# : : : Looking at a Move to Kamloops. Advice Appreciated!! : : :



## mcfly1973 (Aug 9, 2016)

Hi Guys,

My wife and I are considering a move from Vancouver to Kamloops. 
We have an 18 month old little boy and are looking to move out of the city to a quieter pace of life in a nice part of BC. 

My wife is a stay at home Mom and the cost of living here in Vancouver is killing us. We are currently living in a 1 bedroom downtown apartment and paying $1400 per month for the privilege. It was ok when it was just the two of us and none of the responsibilities of parenthood!

We’re really not interested in moving to the burbs only having to pay the additional costs in commuting to the city. The cost of Child care here would literally eat up one of our wages each month, so we are trying to make it work... Unfortunately things are getting more and more difficult for us financially and we don’t have any family here. My wife is from Newfoundland and I’m a British Expat.
I work as an Account Services Representative in the city, but the wage isn’t the greatest. Back in the UK I worked in Vehicle Insurance for a number of years.

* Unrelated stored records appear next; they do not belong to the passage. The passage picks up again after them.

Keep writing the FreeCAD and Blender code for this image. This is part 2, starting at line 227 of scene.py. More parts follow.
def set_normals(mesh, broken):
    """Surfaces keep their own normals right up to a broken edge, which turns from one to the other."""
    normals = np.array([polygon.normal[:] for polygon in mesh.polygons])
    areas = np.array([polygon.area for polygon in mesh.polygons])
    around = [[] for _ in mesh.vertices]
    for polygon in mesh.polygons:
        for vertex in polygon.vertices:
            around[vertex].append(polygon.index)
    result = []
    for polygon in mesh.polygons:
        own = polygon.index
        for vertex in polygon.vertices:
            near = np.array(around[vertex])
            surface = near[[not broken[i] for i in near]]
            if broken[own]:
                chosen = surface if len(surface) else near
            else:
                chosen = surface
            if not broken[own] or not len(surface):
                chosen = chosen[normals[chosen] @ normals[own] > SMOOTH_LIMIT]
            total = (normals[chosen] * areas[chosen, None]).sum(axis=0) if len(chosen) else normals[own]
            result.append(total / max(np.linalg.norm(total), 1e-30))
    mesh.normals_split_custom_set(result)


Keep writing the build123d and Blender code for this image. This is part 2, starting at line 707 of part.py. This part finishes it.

We just wondered if the move to Kamloops would be worth it for us as a family and would allow us to give our Son a better way of life? 
What are the employment opportunities like there? Cost of living? Child Care etc?
Any advice would be greatly appreciated as we feel like we are just treading water here in Vancouver and just want to improve our future and that of our Son.

Thanks


----------